Тогда, в Барабинске, мне казалось, что вот сейчас все должны бросить свою привычную жизнь и кинуться бунтовать, обличать и добиваться своей правды. Не побывай я сначала в Москве, а еще ранее не задумай разоблачения режима политлагерей, может, взялся бы тогда «раскрывать глаза» своим землякам, набиваться со своей активной жизненной позицией. И, конечно, в конце концов попал бы в поле зрения местного КГБ и вернулся бы набираться ума-разума в отстойник.
Но, опасаясь спалиться понапрасну, не выполнив задуманного, я не пускался сам в крамольные разговоры, а лишь выслушивал застольные жалобы и ругань.
Единственное внешнее событие нарушило обычный круг застольных тем – гибель космонавта Комарова. Об этом было много разговоров и слухов.
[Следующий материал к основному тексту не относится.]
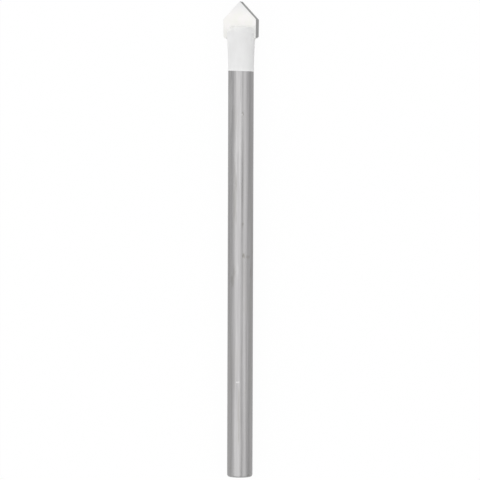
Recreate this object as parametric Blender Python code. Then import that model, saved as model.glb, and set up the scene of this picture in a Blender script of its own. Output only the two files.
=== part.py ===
"""Glass and tile drill bit: a ground round shank, a spear-shaped carbide plate set in a slot
across its head, and the braze that holds the plate. It lies on its side as it would on a bench,
with its point towards +X.

Each piece is modelled about the bit's own axis: X across the plate, Y through its thickness and
Z from the shank's end (0) to the point. The empty "bit_axis" then lays all of them down.
"""

import math

import bmesh
import bpy
from mathutils import Matrix, Vector

MM = 0.001

# Whole bit
OVERALL_LENGTH = 88.9 * MM
PLATE_CLOCKING = math.radians(10.0)  # the plate is turned this far out of level as the bit lies

# Round shank, ground to a plain cylinder
SHANK_DIAMETER = 4.76 * MM
SHANK_SIDES = 64
END_CHAMFER_LENGTH = 0.4 * MM
END_CHAMFER_DEPTH = 0.14 * MM

# Blasted head, which swells a little from the collar towards the plate
HEAD_LENGTH = 12.9 * MM  # collar to point
HEAD_BASE_DIAMETER = 4.8 * MM
HEAD_TOP_DIAMETER = 5.36 * MM
HEAD_SWELL = 1.6  # 1 would be a straight cone; above 1 the head flares towards the plate
HEAD_STEPS = 6
COLLAR_RAMP = 0.06 * MM
STEEL_SETBACK = 4.83 * MM  # steel end to point
NOSE_CHAMFER_LENGTH = 0.9 * MM
NOSE_CHAMFER_DEPTH = 0.42 * MM

# Carbide plate
PLATE_WIDTH = 6.45 * MM
PLATE_THICKNESS = 1.6 * MM
PLATE_LENGTH = 6.85 * MM  # foot to point
POINT_ANGLE = math.radians(85.0)
LIP_RELIEF = math.radians(7.0)
MARGIN_RELIEF = math.radians(10.5)
BACK_TAPER = math.radians(0.5)
FOOT_CHAMFER = 0.3 * MM

# Braze between the plate and its slot
BRAZE_FILM = 0.1 * MM
BRAZE_RECESS = 0.05 * MM  # how far the film stops short of the steel end
FILLET_WIDTH = 0.3 * MM
FILLET_HEIGHT = 0.6 * MM
FILLET_STEPS = 5
CLEARANCE = 0.01 * MM  # between the braze and what it touches

WELD_DISTANCE = 1e-7
SHARP_ANGLE = math.radians(30.0)

# Radii and heights that follow from the sizes above
SHANK_RADIUS = SHANK_DIAMETER / 2
HEAD_BASE_RADIUS = HEAD_BASE_DIAMETER / 2
HEAD_TOP_RADIUS = HEAD_TOP_DIAMETER / 2
COLLAR_HEIGHT = OVERALL_LENGTH - HEAD_LENGTH
STEEL_END_HEIGHT = OVERALL_LENGTH - STEEL_SETBACK
NOSE_FOOT_HEIGHT = STEEL_END_HEIGHT - NOSE_CHAMFER_LENGTH
PLATE_FOOT_HEIGHT = OVERALL_LENGTH - PLATE_LENGTH
SLOT_FLOOR_HEIGHT = PLATE_FOOT_HEIGHT - BRAZE_FILM
SLOT_HALF_WIDTH = PLATE_THICKNESS / 2 + BRAZE_FILM
FILLET_FOOT_HEIGHT = PLATE_FOOT_HEIGHT - FILLET_HEIGHT


def clear_scene():
    for obj in list(bpy.data.objects):
        bpy.data.objects.remove(obj, do_unlink=True)


def material(name, color, roughness, metallic):
    made = bpy.data.materials.new(name)
    made.use_nodes = True
    shader = made.node_tree.nodes["Principled BSDF"]
    shader.inputs["Base Color"].default_value = (*color, 1.0)
    shader.inputs["Roughness"].default_value = roughness
    shader.inputs["Metallic"].default_value = metallic
    return made


def object_from(bm, name, finish=None):
    """Turns the bmesh into a named object that lies down with the bit's axis."""
    bmesh.ops.recalc_face_normals(bm, faces=bm.faces)
    mesh = bpy.data.meshes.new(name)
    bm.to_mesh(mesh)
    bm.free()
    mesh.shade_smooth()
    mesh.set_sharp_from_angle(angle=SHARP_ANGLE)
    if finish:
        mesh.materials.append(finish)
    obj = bpy.data.objects.new(name, mesh)
    bpy.context.scene.collection.objects.link(obj)
    obj.parent = bpy.data.objects["bit_axis"]
    return obj


def as_cutter(obj):
    obj.hide_render = True
    obj.display_type = "WIRE"
    return obj


def boolean(obj, operation, other):
    modifier = obj.modifiers.new(f"{operation.lower()} {other.name}", "BOOLEAN")
    modifier.operation = operation
    modifier.solver = "EXACT"
    modifier.object = other


def lay_down_axis():
    """Lays the bit on the rim of its shank end and on the widest part of its head."""
    span = NOSE_FOOT_HEIGHT - END_CHAMFER_LENGTH
    lean = math.atan2(HEAD_TOP_RADIUS - SHANK_RADIUS, span)
    axis_height = SHANK_RADIUS * math.cos(lean) - END_CHAMFER_LENGTH * math.sin(lean)
    back = OVERALL_LENGTH / 2 * math.cos(lean)
    empty = bpy.data.objects.new("bit_axis", None)
    bpy.context.scene.collection.objects.link(empty)
    empty.matrix_world = (
        Matrix.Translation((-back, 0.0, axis_height))
        @ Matrix.Rotation(-lean, 4, "Y")
        @ Matrix.Rotation(-math.pi / 2 - PLATE_CLOCKING, 4, "X")
        @ Matrix.Rotation(math.pi / 2, 4, "Y")
    )


def turned(outline):
    """Spins a (radius, height) outline about the axis, with one of its corners facing the bench."""
    bm = bmesh.new()
    points = [bm.verts.new((radius, 0.0, height)) for radius, height in outline]
    edges = [bm.edges.new(pair) for pair in zip(points, points[1:])]
    first_corner = math.pi / 2 + PLATE_CLOCKING
    turn = Matrix.Rotation(first_corner, 3, "Z")
    bmesh.ops.rotate(bm, verts=points, cent=(0.0, 0.0, 0.0), matrix=turn)
    bmesh.ops.spin(
        bm,
        geom=points + edges,
        cent=(0.0, 0.0, 0.0),
        axis=(0.0, 0.0, 1.0),
        angle=math.tau,
        steps=SHANK_SIDES,
        use_merge=True,
    )
    bmesh.ops.remove_doubles(bm, verts=bm.verts, dist=WELD_DISTANCE)
    return bm


def box(low, high):
    bm = bmesh.new()
    size = Vector(high) - Vector(low)
    middle = (Vector(high) + Vector(low)) / 2
    bmesh.ops.create_cube(bm, size=1.0, matrix=Matrix.Translation(middle) @ Matrix.Diagonal((*size, 1.0)))
    return bm


def head_radius(height):
    """The head's radius at a height between the collar and the foot of the nose chamfer."""
    share = (height - COLLAR_HEIGHT) / (NOSE_FOOT_HEIGHT - COLLAR_HEIGHT)
    return HEAD_BASE_RADIUS + share**HEAD_SWELL * (HEAD_TOP_RADIUS - HEAD_BASE_RADIUS)


def head_outline(low, high, spare=0.0):
    """The head's swelling side between two heights, moved outwards by spare."""
    heights = [low + (high - low) * step / HEAD_STEPS for step in range(HEAD_STEPS + 1)]
    return [(head_radius(height) + spare, height) for height in heights]


def steel_outline():
    return [
        (0.0, 0.0),
        (SHANK_RADIUS - END_CHAMFER_DEPTH, 0.0),
        (SHANK_RADIUS, END_CHAMFER_LENGTH),
        (SHANK_RADIUS, COLLAR_HEIGHT - COLLAR_RAMP),
        *head_outline(COLLAR_HEIGHT, NOSE_FOOT_HEIGHT),
        (HEAD_TOP_RADIUS - NOSE_CHAMFER_DEPTH, STEEL_END_HEIGHT),
        (0.0, STEEL_END_HEIGHT),
    ]


def make_shank():
    """The turned steel body, slotted across its head for the plate."""
    finish = material("ground_steel", (0.45, 0.45, 0.46), 0.35, 1.0)
    shank = object_from(turned(steel_outline()), "shank", finish)
    reach = HEAD_TOP_DIAMETER
    low = (-reach, -SLOT_HALF_WIDTH, SLOT_FLOOR_HEIGHT)
    high = (reach, SLOT_HALF_WIDTH, OVERALL_LENGTH)
    boolean(shank, "DIFFERENCE", as_cutter(object_from(box(low, high), "slot_cutter")))
    return shank


def grind(bm, point, outward):
    """Takes away all that lies outside the plane, and closes the cut with one flat face."""
    geometry = bm.verts[:] + bm.edges[:] + bm.faces[:]
    cut = bmesh.ops.bisect_plane(
        bm, geom=geometry, dist=WELD_DISTANCE, plane_co=point, plane_no=outward, clear_outer=True
    )
    rim = [item for item in cut["geom_cut"] if isinstance(item, bmesh.types.BMEdge)]
    bmesh.ops.contextual_create(bm, geom=rim)


def plate_form(grow=0.0):
    """The spear-shaped plate. Every face is moved outwards by grow.

    The two halves match when the bit makes half a turn. On each, the lip and the margin lead
    at the face that meets the work first, and the ground faces fall away behind them.
    """
    half_width = PLATE_WIDTH / 2
    half_thickness = PLATE_THICKNESS / 2
    half_point = POINT_ANGLE / 2
    reach = (PLATE_WIDTH, half_thickness + grow)
    bm = box((-reach[0], -reach[1], PLATE_FOOT_HEIGHT - grow), (*reach, 2 * OVERALL_LENGTH))
    # both flanks meet in a level chisel edge, at the full length, above the middle of the plate
    lead_height = OVERALL_LENGTH + half_thickness * math.tan(LIP_RELIEF) / math.sin(half_point)
    shoulder_height = lead_height - half_width / math.tan(half_point)
    chamfer_middle = Vector((half_width - FOOT_CHAMFER / 2, 0.0, PLATE_FOOT_HEIGHT + FOOT_CHAMFER / 2))
    for side in (1.0, -1.0):
        behind = Vector((0.0, -side, 0.0))
        lip_out = Vector((side * math.cos(half_point), 0.0, math.sin(half_point)))
        flank_out = lip_out * math.cos(LIP_RELIEF) + behind * math.sin(LIP_RELIEF)
        lead_tip = Vector((0.0, side * half_thickness, lead_height))
        grind(bm, lead_tip + flank_out * grow, flank_out)
        taper_out = Vector((side * math.cos(BACK_TAPER), 0.0, -math.sin(BACK_TAPER)))
        margin_out = taper_out * math.cos(MARGIN_RELIEF) + behind * math.sin(MARGIN_RELIEF)
        shoulder = Vector((side * half_width, side * half_thickness, shoulder_height))
        grind(bm, shoulder + margin_out * grow, margin_out)
        chamfer_out = Vector((side, 0.0, -1.0)).normalized()
        corner = Vector((side * chamfer_middle.x, 0.0, chamfer_middle.z))
        grind(bm, corner + chamfer_out * grow, chamfer_out)
    return bm


def make_plate():
    finish = material("carbide", (0.62, 0.62, 0.61), 0.45, 0.6)
    return object_from(plate_form(), "carbide_tip", finish)


def braze_outline():
    """Flush with the head beside the slot, and flared into a hollow fillet under the plate's ears."""
    foot_radius = head_radius(FILLET_FOOT_HEIGHT)
    fillet_top = PLATE_FOOT_HEIGHT - CLEARANCE
    fillet = []
    for step in range(FILLET_STEPS + 1):
        angle = math.pi / 2 * (1 - step / FILLET_STEPS)
        radius = foot_radius + FILLET_WIDTH * (1 - math.sin(angle))
        height = fillet_top - FILLET_HEIGHT * (1 - math.cos(angle))
        fillet.append((radius, height))
    top = STEEL_END_HEIGHT - BRAZE_RECESS
    top_radius = HEAD_TOP_RADIUS - NOSE_CHAMFER_DEPTH * (1 - BRAZE_RECESS / NOSE_CHAMFER_LENGTH)
    return [
        (0.0, fillet[0][1]),
        *fillet,
        *head_outline(fillet_top, NOSE_FOOT_HEIGHT),
        (top_radius, top),
        (0.0, top),
    ]


def head_core_outline():
    """The steel below the slot's floor, with clearance, which the braze goes round."""
    below = FILLET_FOOT_HEIGHT - FILLET_HEIGHT
    floor = SLOT_FLOOR_HEIGHT + CLEARANCE
    return [
        (0.0, below),
        *head_outline(below, floor, CLEARANCE),
        (0.0, floor),
    ]


def make_braze():
    """The film round the plate in its slot, in one piece with the fillets under its ears."""
    finish = material("braze_alloy", (0.72, 0.70, 0.64), 0.5, 0.7)
    braze = object_from(turned(braze_outline()), "braze_joint", finish)
    reach = PLATE_WIDTH
    half = SLOT_HALF_WIDTH - CLEARANCE
    low = (-reach, -half, FILLET_FOOT_HEIGHT - FILLET_HEIGHT)
    high = (reach, half, OVERALL_LENGTH)
    boolean(braze, "INTERSECT", as_cutter(object_from(box(low, high), "slot_filling")))
    boolean(braze, "DIFFERENCE", as_cutter(object_from(turned(head_core_outline()), "head_core")))
    boolean(braze, "DIFFERENCE", as_cutter(object_from(plate_form(CLEARANCE), "plate_room")))
    return braze


def main():
    clear_scene()
    lay_down_axis()
    make_shank()
    make_plate()
    make_braze()


main()
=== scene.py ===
"""Looks of the glass and tile drill bit: the finish of its three pieces, a white floor, soft studio
light and a camera that looks down on the bit as the photograph does.

The pieces are modelled in millimetres about the bit's own axis, as in the construction: X across
the plate, Y through its thickness and Z from the shank's end (0) to the point. Their meshes are
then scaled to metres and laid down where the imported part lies, along the scene's own X axis.
"""

import math

import bmesh
import bpy
from mathutils import Matrix, Vector, noise


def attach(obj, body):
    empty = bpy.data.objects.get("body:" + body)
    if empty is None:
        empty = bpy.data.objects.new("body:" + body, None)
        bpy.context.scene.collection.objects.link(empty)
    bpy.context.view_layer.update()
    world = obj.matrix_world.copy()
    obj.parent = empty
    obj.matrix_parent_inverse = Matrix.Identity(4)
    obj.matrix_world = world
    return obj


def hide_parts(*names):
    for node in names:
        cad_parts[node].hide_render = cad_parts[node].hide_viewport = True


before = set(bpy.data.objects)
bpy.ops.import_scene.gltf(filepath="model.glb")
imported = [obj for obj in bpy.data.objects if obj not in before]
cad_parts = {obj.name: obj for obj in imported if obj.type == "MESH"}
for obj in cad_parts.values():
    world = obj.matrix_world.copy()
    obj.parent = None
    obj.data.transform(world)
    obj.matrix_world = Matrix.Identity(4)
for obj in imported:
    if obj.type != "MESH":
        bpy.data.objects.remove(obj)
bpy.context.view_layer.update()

METRES_PER_MM = 0.001
MM_PER_METRE = 1 / METRES_PER_MM

# Whole bit, in millimetres
OVERALL_LENGTH = 88.9
PLATE_CLOCKING = math.radians(10.0)

# Shank
SHANK_RADIUS = 2.38
END_CHAMFER_LENGTH = 0.4
END_CHAMFER_DEPTH = 0.14
END_RIM_RADIUS = 0.34
END_SHOULDER_RADIUS = 1.0

# Head
COLLAR_HEIGHT = OVERALL_LENGTH - 12.9
COLLAR_RAMP = 0.06
COLLAR_EDGE_RADIUS = 0.02
COLLAR_SLANT = 0.03  # the blasting ends in a line that isn't quite square
HEAD_BASE_RADIUS = 2.4
HEAD_TOP_RADIUS = 2.68
HEAD_SWELL = 1.6  # above 1, so that the head widens mostly towards its nose
STEEL_END_HEIGHT = OVERALL_LENGTH - 4.83
NOSE_CHAMFER_LENGTH = 0.9
NOSE_CHAMFER_DEPTH = 0.42
NOSE_FOOT_HEIGHT = STEEL_END_HEIGHT - NOSE_CHAMFER_LENGTH
NOSE_EDGE_RADIUS = 0.35
STEEL_END_EDGE_RADIUS = 0.15

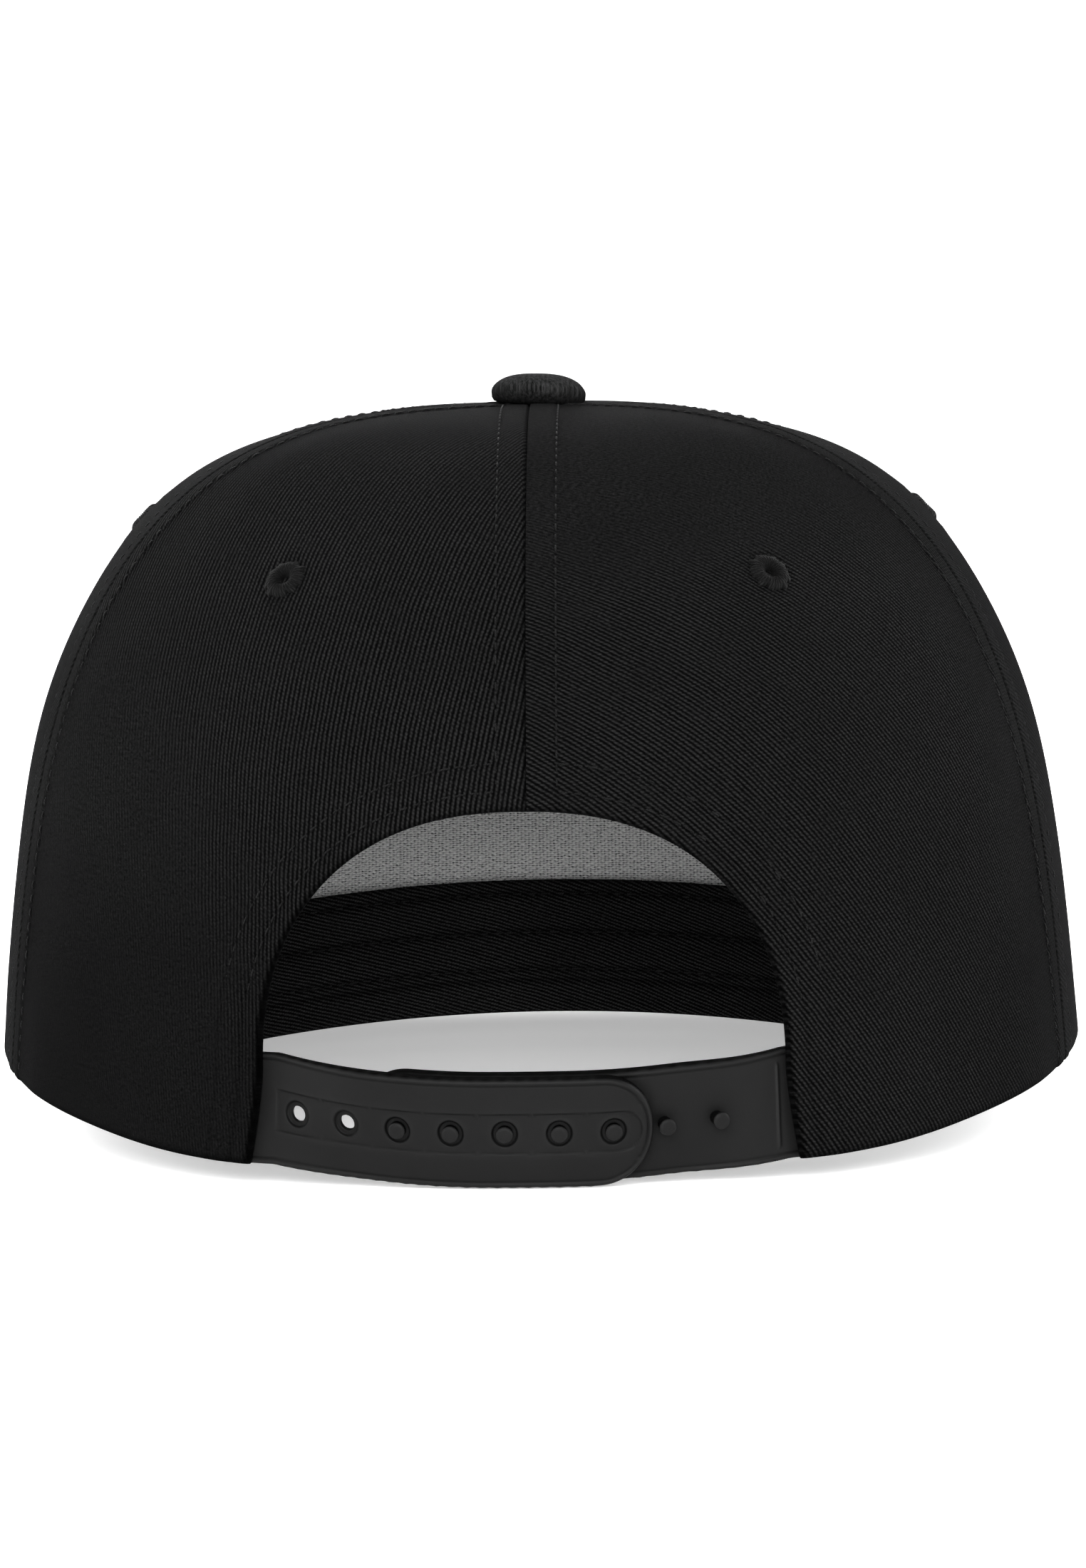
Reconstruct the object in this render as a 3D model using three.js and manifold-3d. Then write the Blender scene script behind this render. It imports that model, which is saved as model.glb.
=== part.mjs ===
// Snapback cap: six crown panels, a brim, a sweatband, a stiff front lining, a covered button,
// six sewn eyelets and a two part plastic snap strap.
// Millimetres, +Z up. The brim points along -Y and the strap lies at +Y. Left is the wearer's left, at +X.
// Azimuths are in degrees from the rear centre, positive towards the wearer's right.

import * as THREE from 'three';
import { mergeVertices } from 'three/addons/utils/BufferGeometryUtils.js';
import Module from 'manifold-3d';

const wasm = await Module();
wasm.setup();

// Crown
const halfWidth = 90;
const rearReach = 92;
const frontReach = 100;
const crownHeight = 119.3;
const clothWall = 1.5;
const sideSeamAzimuth = 73.5;
const frontSeamAzimuth = 128;
const tipRadius = 3.2;

// How boxy the crown's wall is, and how far it leans in by the top, at the rear, side and front
const wallShape = [
  { region: 'rear', boxiness: 2.68, lean: 0.13 },
  { region: 'side', boxiness: 3.18, lean: 0.088 },
  { region: 'front', boxiness: 3.79, lean: 0.049 },
];

// Rim, above the surface that the cap rests on
const hemLift = 3.2;
const sideLift = 13;
const frontLift = 6.4;

// Arched opening at the back
const openingHalfWidth = 41.4;
const openingShift = 1.1;
const openingFlare = 2.7;
const openingTop = 58.2;
const openingShoulder = 18;
const openingRoundness = 2.3;

// Brim
const brimLength = 68;
const brimWall = 2.6;
const brimEndAngle = 58;
const brimSpread = 34;

// Sweatband and front lining
const sweatbandHeight = 24;
const sweatbandWall = 1;
const sweatbandRise = 0.6;
const liningWall = 1;

// Snap strap
const strapWidth = 17.2;
const strapWall = 1.4;
const strapEndLength = 8.6;
const strapEndRoundness = 2.1;
const strapTabLength = 9;
const strapFlatHalf = 6;
const snapCount = 7;
const snapPitch = 8.7;
const firstHoleAzimuth = -24.75;
const firstPegStep = 2;
const holesEndMargin = 6.4;
const pegsEndMargin = 6.5;
const pegNeck = 2;
const pegHeadLip = 0.35;
const pegHeadWall = 0.4;

// Button
const buttonDiameter = 15.6;
const buttonHeight = 4.6;
const shankDiameter = 4.4;
const washerDiameter = 11;
const washerWall = 1;

// Eyelets
const eyeletDiameter = 6.8;
const eyeletHole = 1.6;
const eyeletSleeve = 2.8;
const eyeletRim = 0.6;
const eyeletRows = [
  { place: 'rear', azimuth: 36.4, height: crownHeight * 0.782 },
  { place: 'side', azimuth: 92.5, height: crownHeight * 0.847 },
  { place: 'front', azimuth: 154, height: crownHeight * 0.847 },
];

// Clearances between pieces
const gap = 0.3;
const pegClearance = 0.25;

// Layers, as distances in from the crown's outer face
const secondLayer = clothWall + gap;
const thirdLayer = secondLayer + strapWall + gap;

const degrees = THREE.MathUtils.degToRad;
const smooth = (t) => THREE.MathUtils.smoothstep(t, 0, 1);

// Brim outline

const brimReach = (share) => brimLength * Math.sqrt(1 - Math.abs(share) ** 2.5);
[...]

Вообще в подобной трагедии нет ничего удивительного: они сопровождают человека на всем пути познания и прогресса. Жертвам этих трагедий человечество поклоняется как героям и мученикам, создает о них легенды. В нашем закрытом и зараженном манией «вредительства» обществе, где все неудачи и несчастья засекречивают, легенды очень своеобразны. В официальную версию гибели Комарова никто не поверил.
Говорили, что новый (после Королева) главный конструктор не захотел противостоять нажиму правительства и разрешил полет на еще не опробованном корабле. Что Комаров предвидел свою гибель, но не посмел отказаться от полета. Что, когда возникли неполадки, он просил разрешения прекратить полет, но этот вопрос чересчур долго утрясали в высших инстанциях. Что американцы предлагали Комарову свою помощь, а наши, мол, отказались. Вновь всплыли слухи о том, что Гагарин – не первый космонавт, а до него было несколько неудачных взлетов со смертельными исходами («Даром, что ли, нам сообщают о взлете, только когда корабль уже на орбите?»). Что вообще первыми космонавтами после Белки и Стрелки были заключенные-смертники (эта параша особенно распространена в лагерях). Что и Терешкова – тоже не первая женщина в космосе, но имя ее предшественницы мы не узнаем, так как она погибла. Что с Титовым после полета не все в порядке и его чуть ли не взаперти держат… Словом, возникло и всплыло множество самодеятельных версий, от фантастических до похожих на правду.